“Lo raro para mí es que no creía la verdad que me decían mis ojos. Solo creía lo que me decía la película. Y eso se convirtió en mi verdad para muchas cosas. Si la película me dijera la verdad creería que es un hecho”. Al hablar de Los Fabelman, Steven Spielberg nos dice una vez más, por si alguien todavía no lo sabe, que la única religión en la que cree de verdad es la del cine. Y lo afirma haciendo propia la clásica frase de Un tiro en la noche: “Esto es el Oeste, señor. Cuando la leyenda se convierte en hecho, imprima la leyenda”.
La leyenda, en el caso de Los Fabelman, es nada menos que la propia memoria personal que Spielberg, a los 75 años, revela de un modo que se parece mucho menos a un testamento que a una especie de expiación. De sus sabias manos nace un relato disfrutable como entretenimiento y lleno de poesía cada vez que regresa al lugar en el que se siente más seguro y protegido: el refugio familiar.
La vida de Spielberg no es otra cosa que un aprendizaje constante e incansable de lo que significa el cine como arte y entretenimiento. Así lo sugiere el documental en clave de biografía autorizada que lleva su apellido como título, disponible en HBO Max. Allí cuenta otra parte esencial de su propia historia personal: a los 16 años quiso abandonar su sueño de ser director después de ver Lawrence de Arabia y sentir que no estaba a la altura. Hasta que se convenció que las grandes películas empiezan y terminan con una única y decisiva pregunta: ¿quién soy yo?
El “otro yo” de Spielberg se llama Sam Fabelman. En la primera escena de esta película tiene apenas ocho años y está por entrar por primera vez en un cine. Le impresiona la sola idea de ver “personas gigantes” en la pantalla y encontrarse con sueños que pueden darle mucho más miedo que placer. Su padre, un hombre de ciencia (Paul Dano, extraordinario), trata de explicarle todo desde la razón, y su madre (la conmovedora Michelle Williams), una concertista de piano que dejó los anhelos de fama para consagrarse a su familia, lo persuade con palabras más cercanas a la emoción y a la magia.
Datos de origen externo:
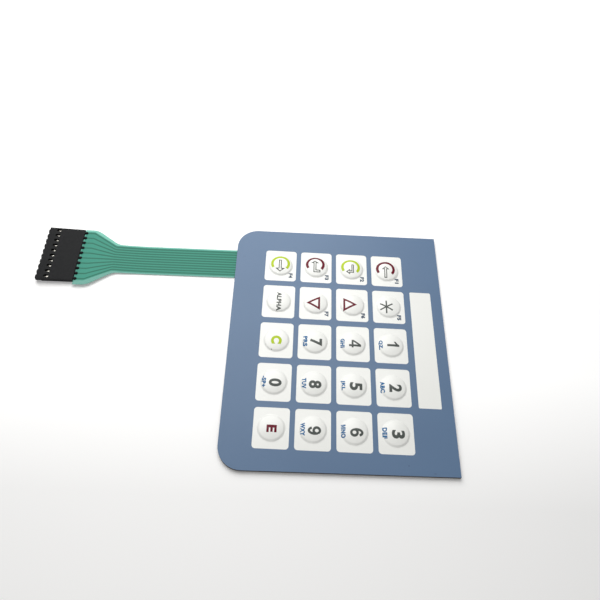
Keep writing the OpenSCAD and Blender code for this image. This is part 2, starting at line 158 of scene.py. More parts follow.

Lo primero que el pequeño Sammy observa en la pantalla le dejará una marca de por vida. Es la escena del choque de trenes de El espectáculo más grande del mundo, de Cecil B. DeMille. Todo lo que aparecerá a partir de ese momento en este bello, catártico, emocionante, divertido e irresistible cuento (una fábula con los pies y la cabeza bien afirmados en la realidad) tendrá esa impronta. Las sencillas películas caseras surgidas de la imaginación de Sammy, las vivencias familiares de las que es testigo y protagonista y los distintos planos de su educación, la formal y la sentimental, poseen esa grandeza.
Primero, porque son los recuerdos más poderosos de una década decisiva (de 1952 a 1964) en la formación del joven Sammy, o el joven Spielberg, que es lo mismo. Y segundo, porque adquieren sentido y se engrandecen todavía más cuando interpelan a un espectador que el Spielberg director imagina curioso, comprometido y atento al detalle. En el fondo, lo que quiere es que en algún momento quienes vemos la película nos preguntemos, como él, dos cosas: qué nos pasa cuando sentimos que la vida es mucho más complicada de lo que imaginamos, cuáles son los misteriosos mecanismos que ponen en juego una tensión entre familia y arte que puede durar toda la vida. Aquí está, nos dice Spielberg, la pregunta más importante de todas, expuesta en una breve y memorable escena concebida para el lucimiento de Judd Hirsch.
A Sammy (interpretado con genuina pureza desde la adolescencia por Gabriel LaBelle) lo vemos cada vez más deslumbrado por el cine, aprendiendo de a poco a narrar y a montar películas. Mientras tanto se enfrenta por primera vez al antisemitismo y sobre todo descubre una verdad inesperada que desgarra a su familia y lo lleva siempre a ponerse del lado de su amorosa e inestable madre.
La leyenda empieza a imprimirse en múltiples pantallas (la real, la simbólica, la que se multiplicará en el futuro) cuando Sammy llegue finalmente a Los Angeles (a su Oeste) y se sienta más seguro que nunca sobre su destino tras un revelador encuentro dentro de un estudio de cine. No se habla en Los Fabelman de Lawrence de Arabia y tampoco hay huellas de la complicada historia política y social de Estados Unidos en esa década. Spielberg nunca eludió el compromiso con la realidad en sus películas, pero aquí nos cuenta otra cosa. Y lo hace a partir de la pregunta que lo convirtió en director: ¿quién soy yo?